* **Exercise brief**: Reproduce, word for word, every line starting at the line that contains "What parts and" and ending with the final line of the entries.

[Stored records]
((

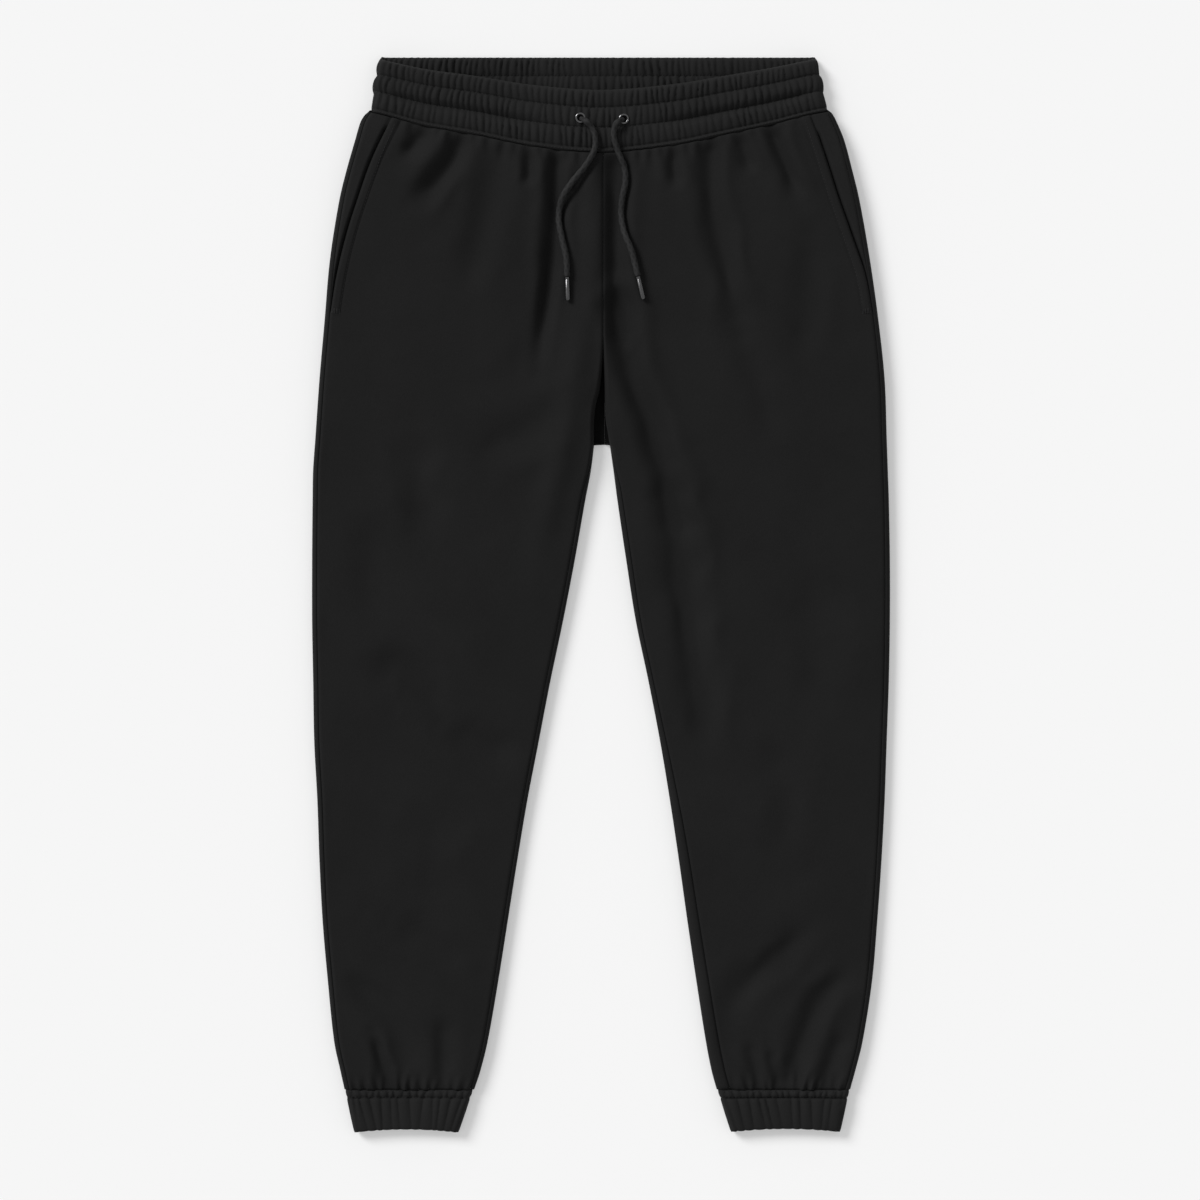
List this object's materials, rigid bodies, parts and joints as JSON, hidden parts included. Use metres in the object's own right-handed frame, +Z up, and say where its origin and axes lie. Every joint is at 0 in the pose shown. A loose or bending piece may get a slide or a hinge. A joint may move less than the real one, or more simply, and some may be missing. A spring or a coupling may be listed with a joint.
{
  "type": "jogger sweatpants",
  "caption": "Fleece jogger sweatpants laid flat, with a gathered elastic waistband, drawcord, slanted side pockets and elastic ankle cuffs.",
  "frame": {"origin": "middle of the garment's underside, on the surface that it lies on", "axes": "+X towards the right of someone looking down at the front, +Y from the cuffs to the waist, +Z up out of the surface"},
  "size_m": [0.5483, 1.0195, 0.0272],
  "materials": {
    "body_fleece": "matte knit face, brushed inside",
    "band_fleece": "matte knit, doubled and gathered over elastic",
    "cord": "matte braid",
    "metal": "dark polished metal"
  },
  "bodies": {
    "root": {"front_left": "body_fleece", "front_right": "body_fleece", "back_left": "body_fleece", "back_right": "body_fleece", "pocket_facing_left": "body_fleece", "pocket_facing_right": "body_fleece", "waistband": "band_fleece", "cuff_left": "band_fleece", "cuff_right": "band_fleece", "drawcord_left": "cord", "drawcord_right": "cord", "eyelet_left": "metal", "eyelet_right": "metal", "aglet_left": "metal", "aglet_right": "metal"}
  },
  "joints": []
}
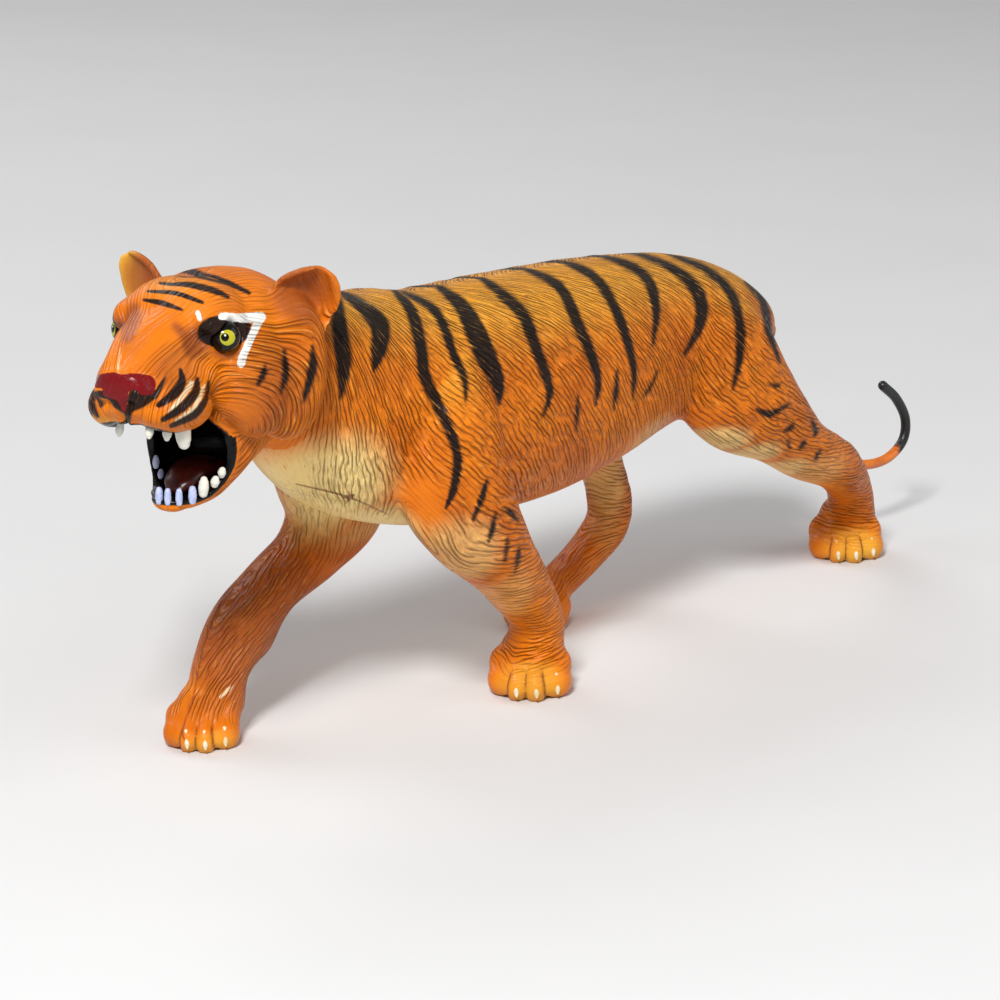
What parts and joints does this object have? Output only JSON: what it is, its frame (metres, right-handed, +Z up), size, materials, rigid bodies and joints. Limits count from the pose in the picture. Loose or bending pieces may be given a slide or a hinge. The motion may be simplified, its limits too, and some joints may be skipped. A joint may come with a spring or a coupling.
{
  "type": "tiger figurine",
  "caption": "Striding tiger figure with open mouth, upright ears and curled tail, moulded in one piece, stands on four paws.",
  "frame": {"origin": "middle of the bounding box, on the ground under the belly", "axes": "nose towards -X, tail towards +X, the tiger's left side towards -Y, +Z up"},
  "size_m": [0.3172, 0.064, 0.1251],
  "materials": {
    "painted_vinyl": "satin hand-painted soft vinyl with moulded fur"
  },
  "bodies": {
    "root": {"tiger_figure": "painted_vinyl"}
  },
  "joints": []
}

))

* **Exercise solution**:
What parts and joints does this object have? Output only JSON: what it is, its frame (metres, right-handed, +Z up), size, materials, rigid bodies and joints. Limits count from the pose in the picture. Loose or bending pieces may be given a slide or a hinge. The motion may be simplified, its limits too, and some joints may be skipped. A joint may come with a spring or a coupling.
{
  "type": "tiger figurine",
  "caption": "Striding tiger figure with open mouth, upright ears and curled tail, moulded in one piece, stands on four paws.",
  "frame": {"origin": "middle of the bounding box, on the ground under the belly", "axes": "nose towards -X, tail towards +X, the tiger's left side towards -Y, +Z up"},
  "size_m": [0.3172, 0.064, 0.1251],
  "materials": {
    "painted_vinyl": "satin hand-painted soft vinyl with moulded fur"
  },
  "bodies": {
    "root": {"tiger_figure": "painted_vinyl"}
  },
  "joints": []
}